Can't resist adding this footnote:
""If Lester Bangs were alive today, he'd know exactly why Miles Davis used to call Wynton* Marsalis 'the police'." (Ron Silliman)
*See Andrew's comments in this post for some context.
(PS, yes, I was too vain to let my misspelling of Wynton stand.)
It's odd to speak of enjoying something that leaves you cold.
I've heard some bits of playing from him that hinted at something livelier. But the intense conservatism and devotion to specific pre-polished surfaces is indeed hard to warm to. A teacher of mine epitomized this as "I play trumpet concertos" -- he took a stand deep in the territory of the heartless virtuoso.
There were some solos I enjoyed by the sidemen, and I liked the process of analyzing my own reactions. The concert did not move me emotionally for the most part, and the audience clapped for solos but I did not hear oohs and aahs of frisson. I've listened to Marsalis play classical concerti also, on recordings. My daughter is at conservatory studying trumpet so I've analyzed various players with her. He can certainly play a lot of trumpet from the technical standpoint.
Wynton's music *is* cold, I feel. And I am from N.O.
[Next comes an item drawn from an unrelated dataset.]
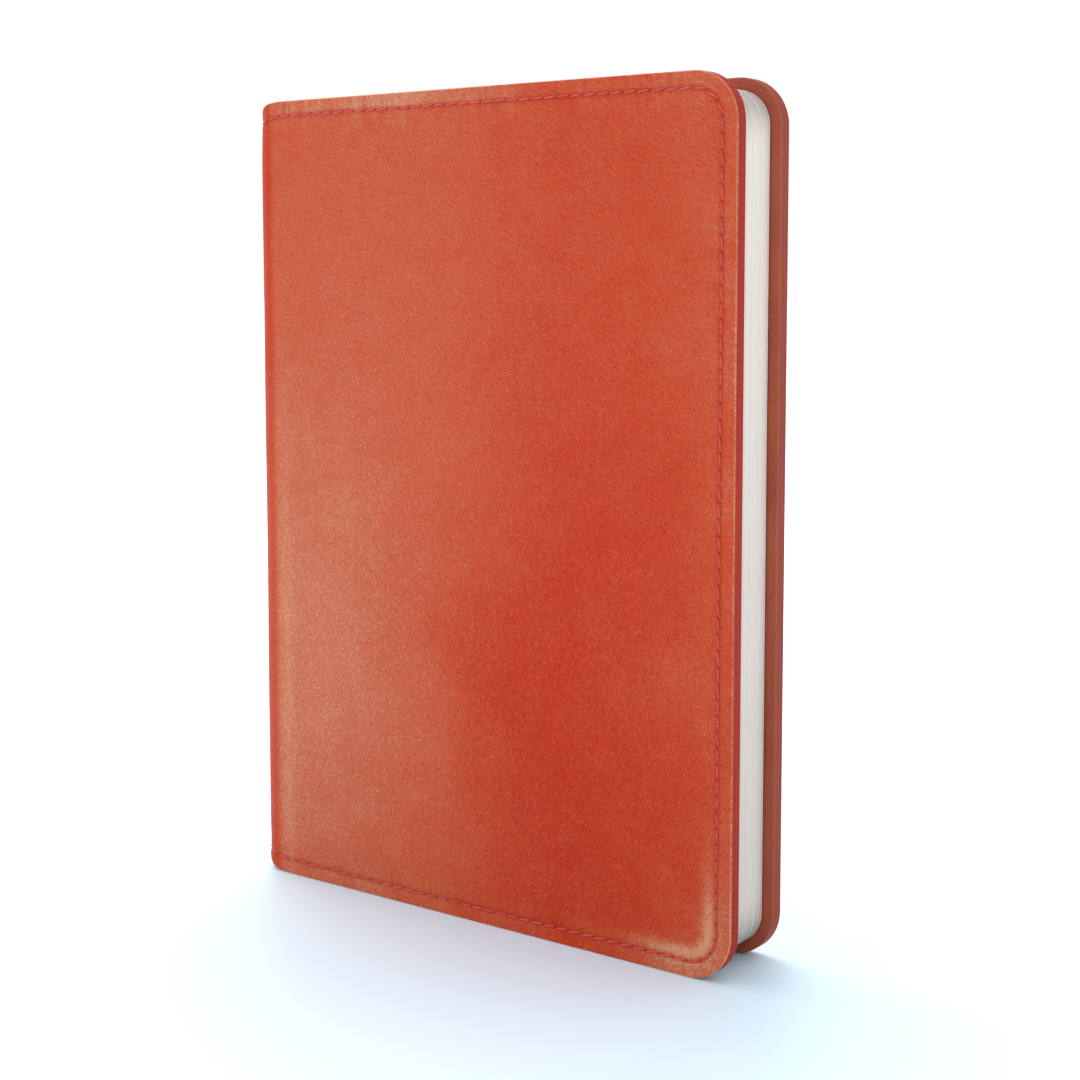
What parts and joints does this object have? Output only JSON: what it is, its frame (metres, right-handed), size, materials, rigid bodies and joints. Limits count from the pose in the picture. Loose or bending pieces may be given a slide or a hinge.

(An aside: Branford's music is not cold!)
I know. I saw Branford play in my dream last nigh in a a supermarket. At first I thought he was Sonny Rollins but he was too young. Then I figured out he was Branford.
Branford's playing can be heard in supermarkets much more often than Wynton's. After all, B played with Sting, and Sting's music gets played in supermarkets.
In my dream the actual guy was there in the supermarket with his sax.
I don't recall ever having any jazz musicians show up in my dreams!
The weird things was that I forgot about the dream until I saw your comment; then it all came back to me.